Select the lines that hold the word "materials" and copy each one.

%%

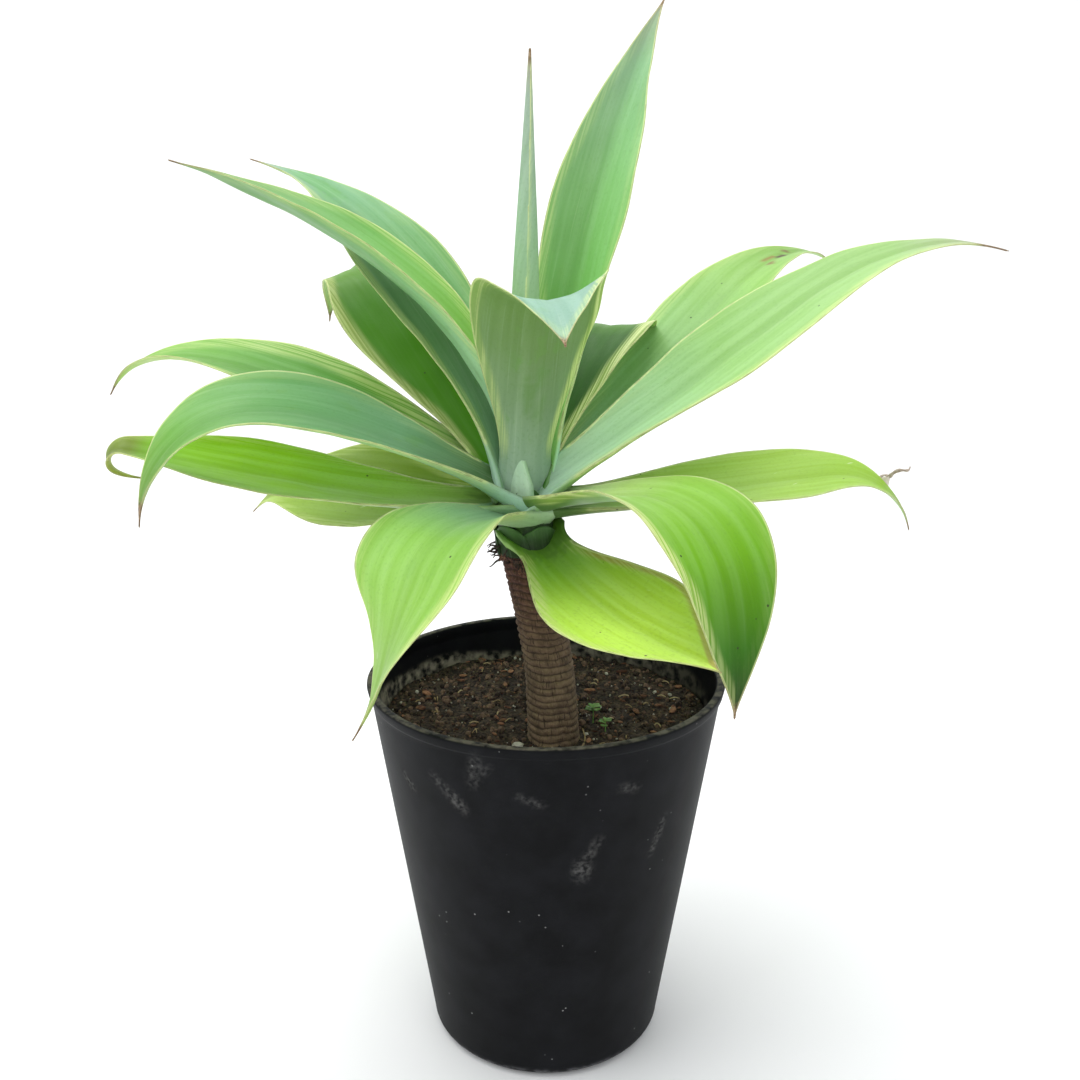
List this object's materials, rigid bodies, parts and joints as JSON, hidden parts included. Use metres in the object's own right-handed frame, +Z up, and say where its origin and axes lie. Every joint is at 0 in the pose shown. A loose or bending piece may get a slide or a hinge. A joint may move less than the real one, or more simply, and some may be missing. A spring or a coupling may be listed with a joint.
{
  "type": "potted agave",
  "caption": "Potted foxtail agave: a bare ringed stem with a crown of broad arching leaves, standing in soil in a tapered black plastic nursery pot.",
  "frame": {"origin": "centre of the pot's flat underside, where it stands", "axes": "+Z up along the pot's axis, -Y towards the front, where the stem's foot stands, and +X to the right seen from the front"},
  "size_m": [0.6108, 0.4715, 0.7609],
  "materials": {
    "plastic": "satin",
    "soil": "matte",
    "bark": "matte",
    "young_leaf": "satin",
    "leaf": "satin",
    "weed": "matte"
  },
  "bodies": {
    "root": {"pot": "plastic", "soil": "soil", "stem": "bark", "spear": "young_leaf", "leaf_01": "leaf", "leaf_02": "leaf", "leaf_03": "leaf", "leaf_04": "leaf", "leaf_05": "leaf", "leaf_06": "leaf", "leaf_07": "leaf", "leaf_08": "leaf", "leaf_09": "leaf", "leaf_10": "leaf", "leaf_11": "leaf", "leaf_12": "leaf", "leaf_13": "leaf", "leaf_14": "leaf", "leaf_15": "leaf", "leaf_16": "leaf", "leaf_17": "leaf", "leaf_18": "leaf", "leaf_19": "leaf", "leaf_20": "leaf", "seedling_01": "weed", "seedling_02": "weed"}
  },
  "joints": []
}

%%

• Solution for this problem:
List this object's materials, rigid bodies, parts and joints as JSON, hidden parts included. Use metres in the object's own right-handed frame, +Z up, and say where its origin and axes lie. Every joint is at 0 in the pose shown. A loose or bending piece may get a slide or a hinge. A joint may move less than the real one, or more simply, and some may be missing. A spring or a coupling may be listed with a joint.
  "materials": {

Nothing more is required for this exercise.